What?! No don't do it! If you lost your .encfs6.xml file pretty much you lost everything. You can't decode your files back. Of course you don't have to sync it, you can back it up by other means. But you can't just remove it.

I thinks ZFS is more appropriate than git in this context


High Five. And with PEFS, there's no comparison: https://github.com/glk/pefs

List encrypted FSL http://en.wikipedia.org/wiki/List_of_cryptographic_file_syst...

I just use SSH or stunnel w/ a SQL database with procedures built in.

Umm... Git-annex does this without it taking half an hour to do, plus it takes less very little effort to setup on multiple locations.

git-annex is explicitly designed to avoid putting file contents under version control because git doesn't handle large files (like videos) very well. It seems like this system is running headlong into that problem. I'm probably going to be sticking with duplicity for now.

@prirun is Hashbackup open source? Or close source and filled with backdoors?

You can do this with HashBackup too (I'm the author). There are sites using HB to backup terabytes of data. One of the larger sites has 25M files they backup every day.

  1. Copy ssh public key to rsync.net server:

  [jim@mb hbdev]$ scp ~/.ssh/id_rsa.pub XXXX@usw-s002.rsync.net:.ssh/authorized_keys
			 100%  392     0.4KB/s   00:00    

  2. Create a local HashBackup backup directory:

  [jim@mb hbdev]$ hb init -c hb
  HashBackup build 1070 Copyright 2009-2013 HashBackup, LLC
  Backup directory: /Users/jim/hbdev/hb
  Permissions set for owner access only
  Created key file /Users/jim/hbdev/hb/key.conf
  Key file set to read-only
  Setting include/exclude defaults: /Users/jim/hbdev/hb/inex.conf

  VERY IMPORTANT: your backup is encrypted and can only be accessed with
  the encryption key, stored in the file:
  You MUST make copies of this file and store them in a secure location,
  separate from your computer and backup data.  If your hard drive fails, 
  you will need this key to restore your files.  If you setup any
  remote destinations in dest.conf, that file should be copied too.

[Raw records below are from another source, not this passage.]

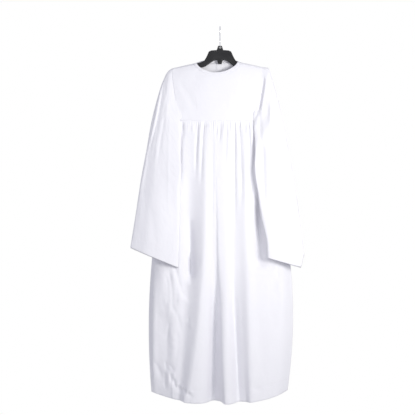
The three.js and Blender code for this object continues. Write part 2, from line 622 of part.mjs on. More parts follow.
export default await (async () => {
  const gown = new THREE.Group();
  gown.position.x = GOWN_OFFSET;
  addYokes(gown);
  addBinding(gown);
  addButton(gown);
  addSkirts(gown);
  addSleeve(gown, "left", LEFT_SLEEVE, -1);
  addSleeve(gown, "right", RIGHT_SLEEVE, 1);
  const parts = new THREE.Group();
  parts.add(gown);
  const wasm = await Module();
  wasm.setup();
  addHangerBody(parts, wasm);
  addHook(parts, wasm);
  return parts;
})();
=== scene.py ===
import math

import bmesh
import bpy
import numpy as np
from mathutils import Matrix, Vector


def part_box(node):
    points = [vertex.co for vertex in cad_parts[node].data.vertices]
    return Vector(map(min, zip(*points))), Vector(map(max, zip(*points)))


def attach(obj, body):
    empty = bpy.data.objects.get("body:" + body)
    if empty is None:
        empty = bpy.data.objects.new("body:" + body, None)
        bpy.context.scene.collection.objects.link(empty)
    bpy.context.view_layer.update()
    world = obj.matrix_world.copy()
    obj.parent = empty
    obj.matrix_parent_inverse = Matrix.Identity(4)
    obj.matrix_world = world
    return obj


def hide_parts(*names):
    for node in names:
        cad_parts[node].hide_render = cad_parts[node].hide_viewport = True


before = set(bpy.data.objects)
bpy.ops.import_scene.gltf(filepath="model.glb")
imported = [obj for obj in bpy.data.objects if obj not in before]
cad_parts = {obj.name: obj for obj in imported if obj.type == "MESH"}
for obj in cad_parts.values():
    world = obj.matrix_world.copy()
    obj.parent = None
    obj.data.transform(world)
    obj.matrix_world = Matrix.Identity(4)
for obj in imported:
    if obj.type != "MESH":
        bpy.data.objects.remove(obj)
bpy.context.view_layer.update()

# ---- The camera: level, in front of the gown and a little to the left of the hanger ----
# Its frame takes in the whole of it, from the top of the hook to the hem. Places are in metres.
camera_data = bpy.data.cameras.new("camera")
camera_data.sensor_width = 36
camera_data.lens = 64.45
camera = bpy.data.objects.new("camera", camera_data)
camera.location = (-0.04375, -2.6, -0.6317)
camera.rotation_euler = (math.pi / 2, 0, 0)
bpy.context.scene.collection.objects.link(camera)
bpy.context.scene.camera = camera

# ---- The cloth: a smooth white cotton and polyester, plain-woven and a little stiff ----
# Every panel below is one sheet of it. Their sizes are in millimetres, as on a pattern, and x = 0 is the
# gown's own middle, which hangs to the left of the hanger's.
MM = 0.001
GOWN_MIDDLE = -10
CLOTH_THICK = 0.9
TURNED_GAP = 1.3
THREADS_PER_METRE = 2400
CLOTH_WHITE = (0.85, 0.845, 0.887, 1)
CLOTH_SHADE = (0.81, 0.805, 0.849, 1)


class Socket:
    """A node's output, which adds Math nodes to its tree when it is used in an expression."""

    def __init__(self, tree, link):
        self.tree, self.link = tree, link

    def math(self, operation, *values):
        return self.tree.node("ShaderNodeMath", {"operation": operation}, dict(enumerate(values)))

    def __add__(self, other):
        return self.math("ADD", self, other)

    def __radd__(self, other):
        return self.math("ADD", other, self)

    def __mul__(self, other):
        return self.math("MULTIPLY", self, other)

    def __rmul__(self, other):
        return self.math("MULTIPLY", other, self)

    def sine(self):
        return self.math("SINE", self)


class NodeTree:
    """The nodes of a finish or of the room's light, each added by node()."""

    def __init__(self, tree):
        self.nodes, self.links = tree.nodes, tree.links

    def node(self, kind, settings={}, inputs={}, out=0):
        made = self.nodes.new(kind)
        for name, value in settings.items():
            setattr(made, name, value)
        for name, value in inputs.items():
            self.join(value, made.inputs[name])
        if isinstance(out, tuple):
            return [Socket(self, made.outputs[i]) for i in out]
        return Socket(self, made.outputs[out])

    def join(self, value, socket):
        if isinstance(value, Socket):
            self.links.new(value.link, socket)
        else:
            socket.default_value = value


class Finish(NodeTree):
    """A material for this object, with its nodes."""

    def __init__(self, name, **settings):
        self.material = bpy.data.materials.new(name)
        self.material.use_nodes = True
        super().__init__(self.material.node_tree)
        self.shader = self.nodes["Principled BSDF"]
        for socket, value in settings.items():
            self.shader.inputs[socket.replace("_", " ")].default_value = value

    def noise(self, x, y, z, detail=2):
        place = self.node("ShaderNodeCombineXYZ", {}, {"X": x, "Y": y, "Z": z})
        return self.node("ShaderNodeTexNoise", {}, {"Vector": place, "Scale": 1, "Detail": detail})

    def on_object(self):
        place = self.node("ShaderNodeTexCoord", {}, {}, out=3)
        return self.node("ShaderNodeSeparateXYZ", {}, {"Vector": place}, out=(0, 1, 2))

    def colour(self, share, first, second):
        mixed = self.node("ShaderNodeMix", {"data_type": "RGBA"}, {0: share, 6: first, 7: second}, out=2)
        self.join(mixed, self.shader.inputs["Base Color"])

    def relief(self, *layers):
        """Bumps, each a height from 0 to 1 and what that stands for in metres."""
        normal = None
        for height, deep in layers:
            inputs = {"Height": height, "Distance": deep, "Strength": 1}
            if normal:
                inputs["Normal"] = normal
            normal = self.node("ShaderNodeBump", {}, inputs)
        self.join(normal, self.shader.inputs["Normal"])


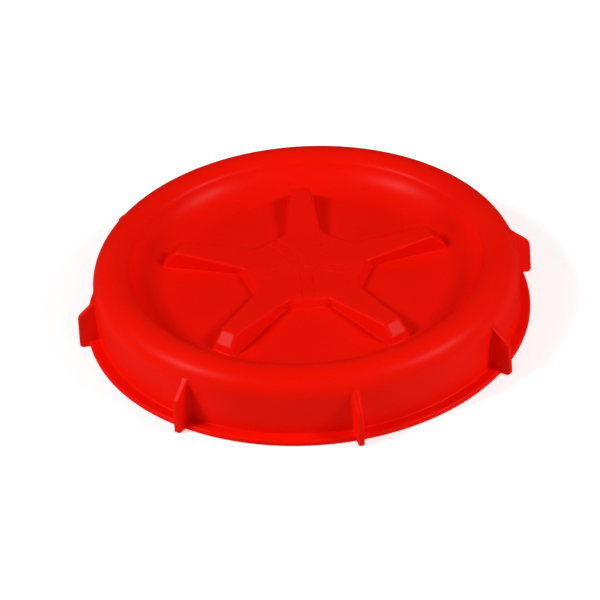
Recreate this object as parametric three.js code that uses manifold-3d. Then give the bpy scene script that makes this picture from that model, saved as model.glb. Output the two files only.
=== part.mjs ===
// Screw lid of a tumbling barrel: one moulded plastic shell and the rubber ring that seals it.
// Millimetres, +Z up. The origin is the centre of the flange's underside, and one arm of the
// raised star points along +Y.
import * as THREE from 'three';
import { mergeVertices } from 'three/addons/utils/BufferGeometryUtils.js';
import Module from 'manifold-3d';

// ---- driving dimensions -------------------------------------------------------------------
const WALL = 2.8;                 // moulded wall thickness
const FACETS = 60;                // sides of every round shape

const FLANGE_RADIUS = 100;
const FLANGE_HEIGHT = 2.5;
const FLANGE_ROUND = 1.0;         // radius of the flange's top outer edge

const SKIRT_FOOT_RADIUS = 95.0;   // outside of the skirt where it stands on the flange
const SKIRT_FOOT_FILLET = 0.8;
const MOUTH_LEAD_IN = 0.6;        // how much wider the open mouth is than the skirt's inside

const RIM_CENTRE_RADIUS = 85.7;   // centre line of the rounded rim
const RIM_CENTRE_Z = 20.5;
const RIM_ROUND = 9.8;            // outer radius of the rim's section

const DISH_CROWN_Z = 19.9;        // top of the sunken panel at its centre
const DISH_FALL = 0.00078;        // the panel falls by this times the radius squared
const DISH_RADIUS = 61.4;         // where the panel turns up into the dish wall
const DISH_FILLET = 17;           // radius of the dish wall, which meets the rim in a crease

const STAR_ARMS = 5;
const HUB_APOTHEM_TOP = 25.7;     // centre to the flat between two arms, at the hub's top
const HUB_APOTHEM_FOOT = 27.6;
const HUB_TOP_Z = 23.3;
const FLAT_TO_CORNER = 18;        // degrees from the middle of a hub flat to its corner
const ARM_START_RADIUS = 12;      // hidden inside the hub
const ARM_NEAR = { radius: 28, topZ: 23.3, topHalf: 7.7, footHalf: 7.9 };
const ARM_FAR = { radius: 60, topZ: 25.0, topHalf: 4.4, footHalf: 6.0 };
const ARM_BEVEL = 4.7;            // run and drop of the slope at the arm's end
const ARM_END_DRAFT = 1.6;        // how far the steep end leans outwards at the panel
const STAR_SINK = 1.5;            // how far the star's solids reach into the panel
const PANEL_RINGS = 3;

const LUGS = 8;
const LUG_START_ANGLE = 10;       // degrees from +X to the first lug
const LUG_THICKNESS = 2.8;
const LUG_FOOT_RADIUS = 104.4;     // the outer edge leans outwards towards the flange
const LUG_RADIUS = 103.8;
const LUG_CORNER_Z = 15.9;        // top of the lug's outer edge
const LUG_TOP_Z = 23.2;           // where the lug's slope meets the rim
const LUG_TOP_RADIUS = 95.2;
const LUG_TOE_ROUND = 1.2;

const THREAD_PITCH = 7;
const THREAD_TURNS = 1.6;
const THREAD_START_Z = 3.6;
const THREAD_DEPTH = 1.7;
const THREAD_FOOT_HALF = 1.7;
const THREAD_CREST_HALF = 0.7;
const THREAD_SINK = 0.8;          // how far the thread's root reaches into the skirt
const THREAD_RUNOUT = 25;         // degrees over which each end of the thread fades

const GASKET_GAP = 0.3;           // clearance between the ring and its channel
const GASKET_FACE_Z = 22.5;       // flat sealing face of the ring
const GASKET_INNER_RADIUS = 81.8;

const MERGE_DISTANCE = 1e-4;      // vertices closer than this are one vertex

// ---- small helpers --------------------------------------------------------------------------
const radians = THREE.MathUtils.degToRad;
const lerp = THREE.MathUtils.lerp;
const wasm = await Module();
wasm.setup();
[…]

  Backup directory initialized

  3. Create a dest.conf file in the backup directory:

  [jim@mb hbdev]$ cat - >hb/dest.conf
  destname rsyncnet
  type rsync
  dir NNNN@usw-s002.rsync.net:
  password XYZZY

  4. Enable dedup using up to 1GB of memory:

  [jim@mb hbdev]$ hb config -c hb dedup-mem 1g
  HashBackup build 1070 Copyright 2009-2013 HashBackup, LLC
  Backup directory: /Users/jim/hbdev/hb
  Current config version: 0
  Showing current config

  Set dedup-mem to 1g (was 0)

  5. Create a test file, 10 x 10k random blocks

  [jim@mb hbdev]$ dd if=/dev/urandom of=ran10k bs=10k count=1
  1+0 records in
  1+0 records out
  10240 bytes transferred in 0.001602 secs (6392272 bytes/sec)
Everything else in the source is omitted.